Why a Single Contract Clause Drives Every DBA Carrier Investigation
Your claimant says they worked for a contractor in Iraq. The employer is vague about insurance. The DOL file is thin. You need a carrier name, and you need it fast. Before you chase FOIA requests or cold-call insurance brokers, there is a faster starting point sitting in the contract itself.
FAR 52.228-3, titled "Workers' Compensation Insurance (Defense Base Act)," is the Federal Acquisition Regulation clause that mandates DBA coverage on overseas government contracts. Every prime contractor performing work outside the United States under a federal contract must carry DBA insurance. That requirement is not optional. It is a contractual obligation, written into the award document, and it generates a paper trail that connects your employer to a specific carrier.
For attorneys handling DBA claims, this clause is more than regulatory background. It is an investigative anchor. When FAR 52.228-3 appears in a contract, the contractor was obligated to obtain and maintain DBA coverage for the life of that contract. That obligation means documentation exists: certificates of insurance, carrier endorsements, and compliance records. The challenge is knowing where to find them and how to connect those records to your specific claimant.

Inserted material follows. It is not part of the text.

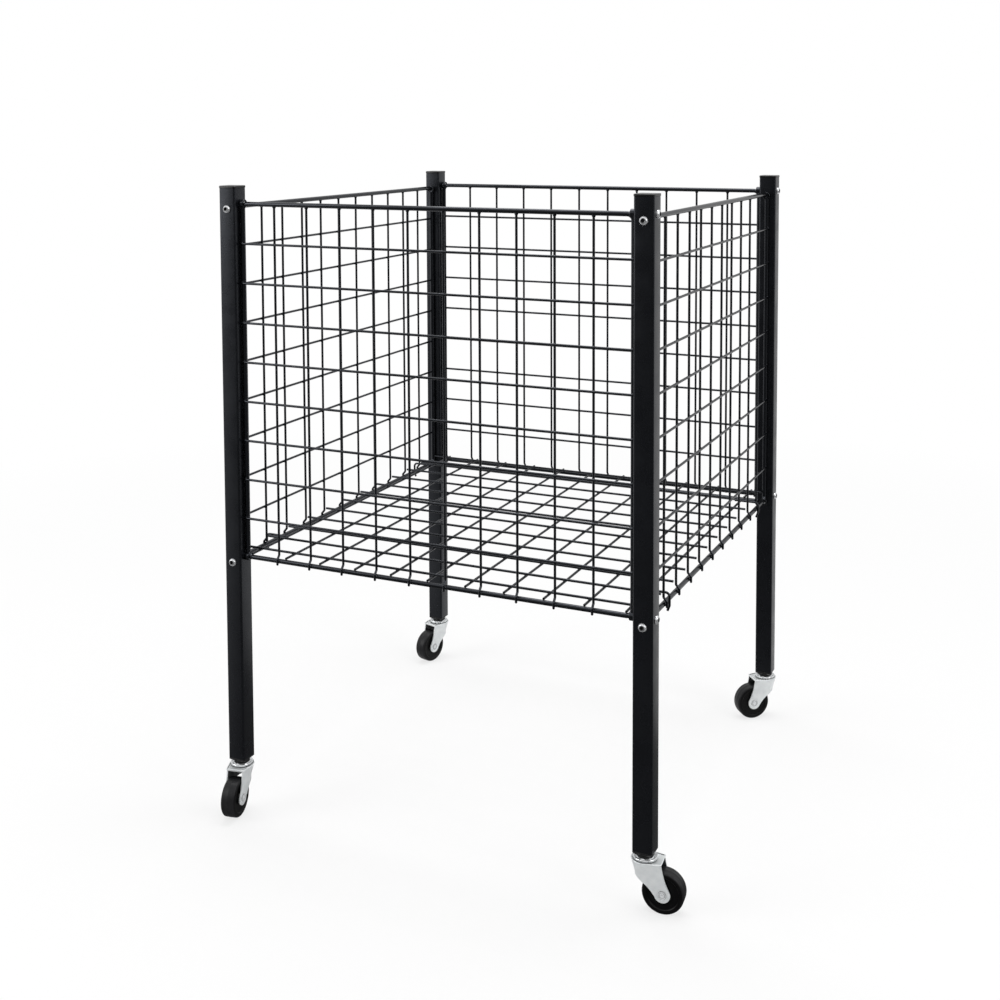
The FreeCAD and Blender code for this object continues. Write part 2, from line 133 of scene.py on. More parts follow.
post_coat = powder_coat(
    "post_powder_coat", dark=(0.0024, 0.0026, 0.0034), light=(0.0038, 0.0041, 0.0052),
    roughness=0.27, peel_scale=520.0, peel_depth=0.00003, gloss=0.5,
)


def rounded_square(side, radius, height, steps=6):
    """One level ring of a square with rounded corners."""
    reach = side / 2 - radius
    ring = []
    for quarter, (across, along) in enumerate(((1, 1), (-1, 1), (-1, -1), (1, -1))):
        for step in range(steps + 1):
            angle = math.radians(90 * quarter + 90 * step / steps)
            x = across * reach + radius * math.cos(angle)
            y = along * reach + radius * math.sin(angle)
            ring.append(Vector((x, y, height)))
    return ring


def skin(rings, closed=False):
    """A mesh over rings with equal numbers of points: its ends are capped, or joined if closed."""
    mesh = bmesh.new()
    rows = [[mesh.verts.new(point) for point in ring] for ring in rings]
    count = len(rows[0])
    pairs = list(zip(rows, rows[1:]))
    if closed:
        pairs.append((rows[-1], rows[0]))
    for lower, upper in pairs:
        for index in range(count):
            following = (index + 1) % count
            mesh.faces.new((lower[index], lower[following], upper[following], upper[index]))
    if not closed:
        mesh.faces.new(reversed(rows[0]))
        mesh.faces.new(rows[-1])
    bmesh.ops.remove_doubles(mesh, verts=mesh.verts, dist=1e-7)
    bmesh.ops.recalc_face_normals(mesh, faces=mesh.faces)
    data = bpy.data.meshes.new("skin")
    mesh.to_mesh(data)
    mesh.free()
    return data


def add_piece(name, data, material, body, nodes, sharp_angle=38):
    """Shows a finished mesh as a piece of the bin that stands for the named nodes."""
    data.materials.clear()
    data.materials.append(material)
    data.shade_smooth()
    data.set_sharp_from_angle(angle=math.radians(sharp_angle))
    piece = bpy.data.objects.new(name, data)
    bpy.context.scene.collection.objects.link(piece)
    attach(piece, body)
    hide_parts(*nodes)


def post_axis(corner):
    """The middle of a post as seen from above."""
    low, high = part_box(corner + "_post")
    return Vector(((low.x + high.x) / 2, (low.y + high.y) / 2, 0.0))


def add_at_posts(name, mesh_between, material, part):
    """Adds a piece at each post, made about the Z axis between its node's foot and top."""
    for corner in corners:
        node = corner + part
        low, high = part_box(node)
        mesh = mesh_between(low.z, high.z)
        mesh.transform(Matrix.Translation(post_axis(corner)))
        add_piece(corner + name, mesh, material, "bin", [node])


def tube_mesh(bottom, top):
    """The square tube: up the outside, over the cut end, and down the inside."""
    inner_side = post_side - 2 * post_wall
    inner_radius = post_edge_radius - post_wall
    bevel = post_cut_bevel
    rings = [
        rounded_square(post_side - 2 * bevel, post_edge_radius - bevel, bottom),
        rounded_square(post_side, post_edge_radius, bottom + bevel),
        rounded_square(post_side, post_edge_radius, top - bevel),
        rounded_square(post_side - 2 * bevel, post_edge_radius - bevel, top),
        rounded_square(inner_side + 2 * bevel, inner_radius + bevel, top),
        rounded_square(inner_side, inner_radius, top - bevel),
        rounded_square(inner_side, inner_radius, bottom + bevel),
        rounded_square(inner_side + 2 * bevel, inner_radius + bevel, bottom),
    ]
    return skin(rings, closed=True)


add_at_posts("_tube", tube_mesh, post_coat, "_post")


# ----------------------------------------------------------------------
# Post caps. Moulded black polyethylene plates a little wider than the tube, with soft edges and a
# short plug that grips inside it.

cap_overhang = 0.0005
cap_height = 0.003
cap_edge = 0.001
cap_lower_edge = 0.0002
plug_lead = 0.0006
plug_side = post_side - 2 * post_wall - 0.0002


def moulded_plastic(name, colour, worn, roughness, texture_scale, texture_depth):
    """Moulded plastic: fine spark texture with a faint flow pattern."""
    material, shader = start_material(name, roughness)
    flow = noise(material, 60.0, 4.0)
    colours = ramp(material, flow, [(0.3, colour), (0.75, worn)])
    material.node_tree.links.new(colours, shader.inputs["Base Color"])
    spark = noise(material, texture_scale, 2.0)
    add_bump(material, shader, [(spark, texture_depth), (flow, texture_depth)])
    return material


cap_plastic = moulded_plastic(
    "cap_polyethylene", colour=(0.0026, 0.0027, 0.0030), worn=(0.0046, 0.0047, 0.0052),
    roughness=0.28, texture_scale=2600.0, texture_depth=0.000006,
)


def cap_mesh(plug_end, cap_top):
    """The cap from its plug up: a short plug, the plate's lower face and its rounded top edge."""
    top_of_tube = cap_top - cap_height
    side = post_side + 2 * cap_overhang
    radius = post_edge_radius + cap_overhang
    plug_radius = post_edge_radius - post_wall
    rings = [
        rounded_square(plug_side - plug_lead, plug_radius, plug_end),
        rounded_square(plug_side, plug_radius, plug_end + plug_lead),
        rounded_square(plug_side, plug_radius, top_of_tube),
        rounded_square(side - 2 * cap_lower_edge, radius - cap_lower_edge, top_of_tube),
        rounded_square(side, radius, top_of_tube + cap_lower_edge),
    ]
    for step in range(7):
        angle = math.radians(15 * step)
        inset = cap_edge * (1 - math.cos(angle))
        height = cap_top - cap_edge + cap_edge * math.sin(angle)
        rings.append(rounded_square(side - 2 * inset, radius - inset, height))
    return skin(rings)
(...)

What Does FAR 52.228-3 Actually Require?
The clause is short. It requires the contractor to provide workers' compensation insurance as specified by the Defense Base Act (42 U.S.C. 1651 et seq.) and to maintain that insurance for the duration of the contract. The contracting officer can require proof of coverage before work begins overseas. That proof typically takes the form of a certificate of insurance naming the DBA carrier and policy number.
Three elements matter for investigators. First, the clause applies to the prime contractor, not just the work. When a prime holds a contract with FAR 52.228-3, the obligation flows down to subcontractors performing overseas work under that contract. Primes are responsible for ensuring their subs carry DBA coverage. This creates a compliance chain that mirrors the prime-to-subcontractor insurance tracing problem attorneys encounter in every multi-tier investigation.
Second, the clause creates a temporal boundary. DBA coverage under the contract must be active for the contract's period of performance. When contracts expire, get rebid, or transition to new vehicles, the carrier obligation can shift. A contractor who used CNA in 2010 may have switched to ACE American by 2015. The contract's period of performance tells you which carrier window to investigate.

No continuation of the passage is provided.